*** DATA IN THIS EXERCISE

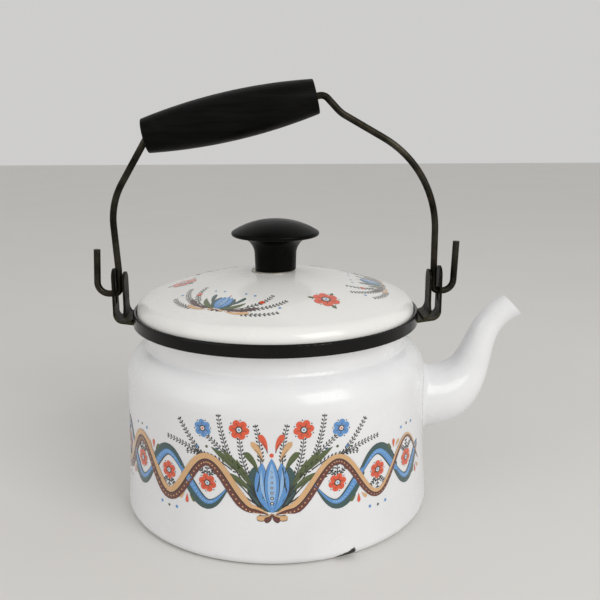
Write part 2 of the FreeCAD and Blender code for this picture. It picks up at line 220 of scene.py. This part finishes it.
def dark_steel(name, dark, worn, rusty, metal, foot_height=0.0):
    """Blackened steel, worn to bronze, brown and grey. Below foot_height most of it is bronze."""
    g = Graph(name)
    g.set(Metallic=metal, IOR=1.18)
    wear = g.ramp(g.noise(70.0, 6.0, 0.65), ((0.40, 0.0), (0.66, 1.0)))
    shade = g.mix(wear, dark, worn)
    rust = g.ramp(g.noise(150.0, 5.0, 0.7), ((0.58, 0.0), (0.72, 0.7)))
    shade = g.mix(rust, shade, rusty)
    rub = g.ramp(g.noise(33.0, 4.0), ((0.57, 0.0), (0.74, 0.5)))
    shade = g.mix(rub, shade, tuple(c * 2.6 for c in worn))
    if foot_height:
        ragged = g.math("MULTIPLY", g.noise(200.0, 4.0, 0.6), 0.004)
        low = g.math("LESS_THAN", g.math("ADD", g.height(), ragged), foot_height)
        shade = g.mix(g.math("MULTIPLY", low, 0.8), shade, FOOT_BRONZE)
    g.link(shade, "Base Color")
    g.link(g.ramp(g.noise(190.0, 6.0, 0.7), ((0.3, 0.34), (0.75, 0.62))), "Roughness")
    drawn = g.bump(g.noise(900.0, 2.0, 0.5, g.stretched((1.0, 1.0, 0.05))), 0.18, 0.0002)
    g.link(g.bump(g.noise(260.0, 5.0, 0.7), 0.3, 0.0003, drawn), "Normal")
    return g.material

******
*** DATA IN THIS EXERCISE

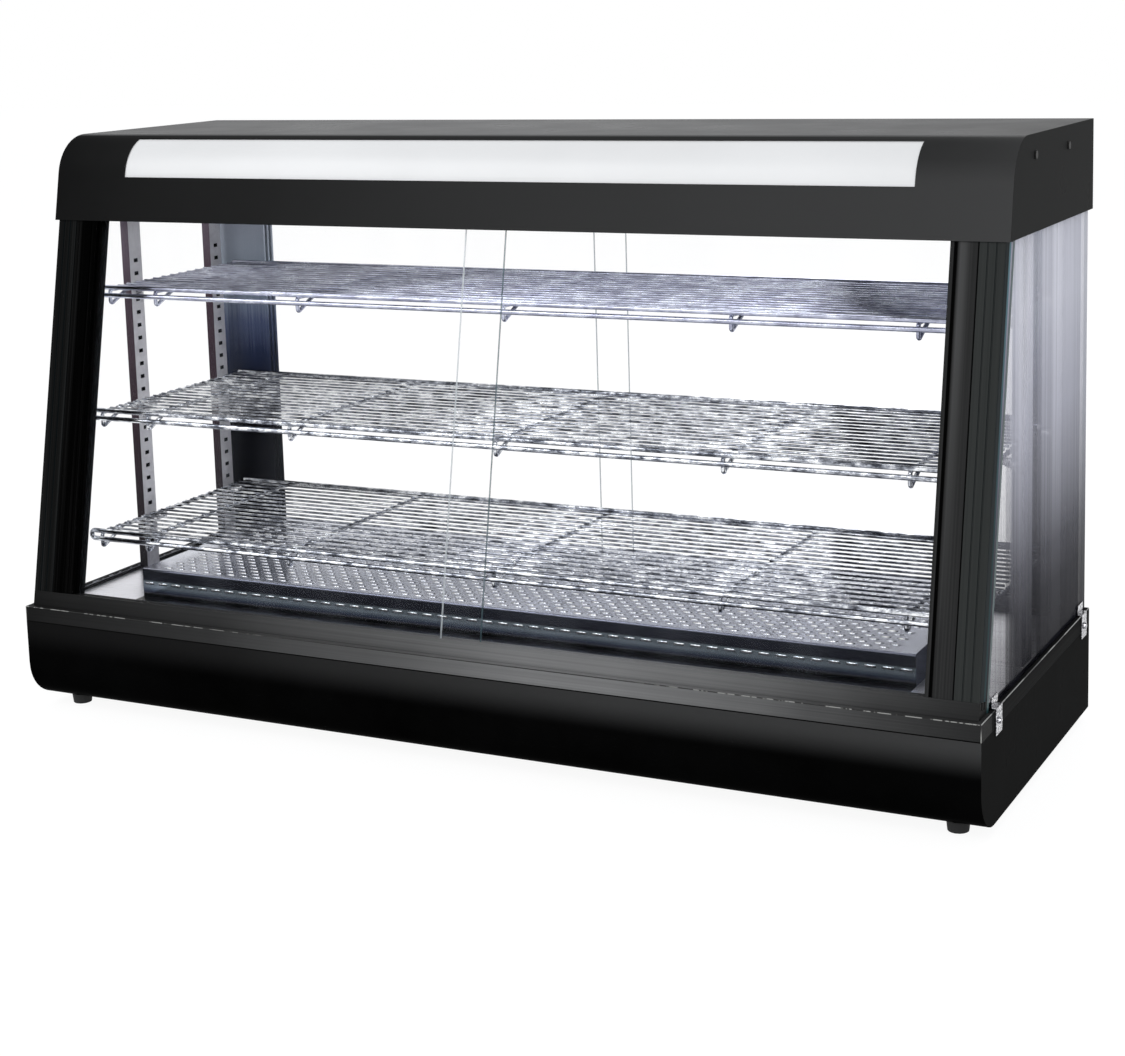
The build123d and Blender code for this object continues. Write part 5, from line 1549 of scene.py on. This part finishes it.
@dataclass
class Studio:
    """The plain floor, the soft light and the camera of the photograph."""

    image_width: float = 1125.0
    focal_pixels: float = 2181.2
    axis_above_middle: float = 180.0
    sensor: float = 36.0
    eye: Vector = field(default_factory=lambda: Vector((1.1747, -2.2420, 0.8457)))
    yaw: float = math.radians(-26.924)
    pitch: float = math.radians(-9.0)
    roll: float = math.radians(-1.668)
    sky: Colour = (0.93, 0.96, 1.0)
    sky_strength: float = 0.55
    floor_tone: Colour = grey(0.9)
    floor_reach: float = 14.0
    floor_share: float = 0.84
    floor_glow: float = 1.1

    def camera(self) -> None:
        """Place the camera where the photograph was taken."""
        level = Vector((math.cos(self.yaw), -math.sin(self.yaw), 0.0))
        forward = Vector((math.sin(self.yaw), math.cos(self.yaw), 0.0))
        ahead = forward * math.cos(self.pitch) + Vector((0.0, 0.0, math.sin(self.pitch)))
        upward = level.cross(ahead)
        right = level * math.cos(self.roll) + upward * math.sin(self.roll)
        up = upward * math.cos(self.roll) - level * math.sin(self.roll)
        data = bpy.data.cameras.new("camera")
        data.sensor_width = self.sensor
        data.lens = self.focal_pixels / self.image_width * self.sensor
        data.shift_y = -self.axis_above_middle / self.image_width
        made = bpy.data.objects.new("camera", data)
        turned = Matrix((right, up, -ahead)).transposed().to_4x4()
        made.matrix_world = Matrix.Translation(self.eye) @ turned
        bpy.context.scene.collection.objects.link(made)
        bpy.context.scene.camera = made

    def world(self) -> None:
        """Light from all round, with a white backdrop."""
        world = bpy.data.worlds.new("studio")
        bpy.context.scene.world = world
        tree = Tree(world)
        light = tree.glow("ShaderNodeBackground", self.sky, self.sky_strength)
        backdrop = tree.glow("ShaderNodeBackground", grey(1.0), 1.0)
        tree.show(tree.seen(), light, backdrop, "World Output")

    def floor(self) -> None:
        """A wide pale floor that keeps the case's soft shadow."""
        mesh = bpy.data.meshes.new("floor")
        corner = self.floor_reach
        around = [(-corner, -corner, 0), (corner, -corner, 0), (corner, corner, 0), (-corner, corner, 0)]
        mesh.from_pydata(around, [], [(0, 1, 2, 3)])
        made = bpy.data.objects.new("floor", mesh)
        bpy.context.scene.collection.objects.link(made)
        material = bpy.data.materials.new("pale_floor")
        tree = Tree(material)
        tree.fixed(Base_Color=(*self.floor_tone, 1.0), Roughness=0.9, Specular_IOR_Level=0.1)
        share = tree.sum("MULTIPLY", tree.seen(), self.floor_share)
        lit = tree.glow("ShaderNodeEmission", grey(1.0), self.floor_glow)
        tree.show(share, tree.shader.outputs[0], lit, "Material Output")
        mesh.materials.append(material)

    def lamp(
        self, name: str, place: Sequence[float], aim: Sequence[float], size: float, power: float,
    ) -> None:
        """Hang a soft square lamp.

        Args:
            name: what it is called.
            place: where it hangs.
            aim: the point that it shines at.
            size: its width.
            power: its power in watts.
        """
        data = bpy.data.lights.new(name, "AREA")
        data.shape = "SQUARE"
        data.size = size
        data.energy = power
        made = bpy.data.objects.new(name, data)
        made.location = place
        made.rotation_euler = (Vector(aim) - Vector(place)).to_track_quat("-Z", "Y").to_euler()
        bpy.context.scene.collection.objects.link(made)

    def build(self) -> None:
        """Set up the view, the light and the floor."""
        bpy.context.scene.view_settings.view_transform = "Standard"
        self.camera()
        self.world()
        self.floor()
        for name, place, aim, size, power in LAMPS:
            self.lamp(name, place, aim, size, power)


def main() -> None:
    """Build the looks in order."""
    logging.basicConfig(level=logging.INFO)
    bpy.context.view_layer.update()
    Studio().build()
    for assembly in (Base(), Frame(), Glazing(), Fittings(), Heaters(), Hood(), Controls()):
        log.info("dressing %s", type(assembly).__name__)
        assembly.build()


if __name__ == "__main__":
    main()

******

◆ WHAT IS ASKED ◆
Reproduce exactly, and only, the lines from the one that contains "The build123d and" down to the one that contains "plain floor, the", both ends included.

◆ ANSWER ◆
The build123d and Blender code for this object continues. Write part 5, from line 1549 of scene.py on. This part finishes it.
@dataclass
class Studio:
    """The plain floor, the soft light and the camera of the photograph."""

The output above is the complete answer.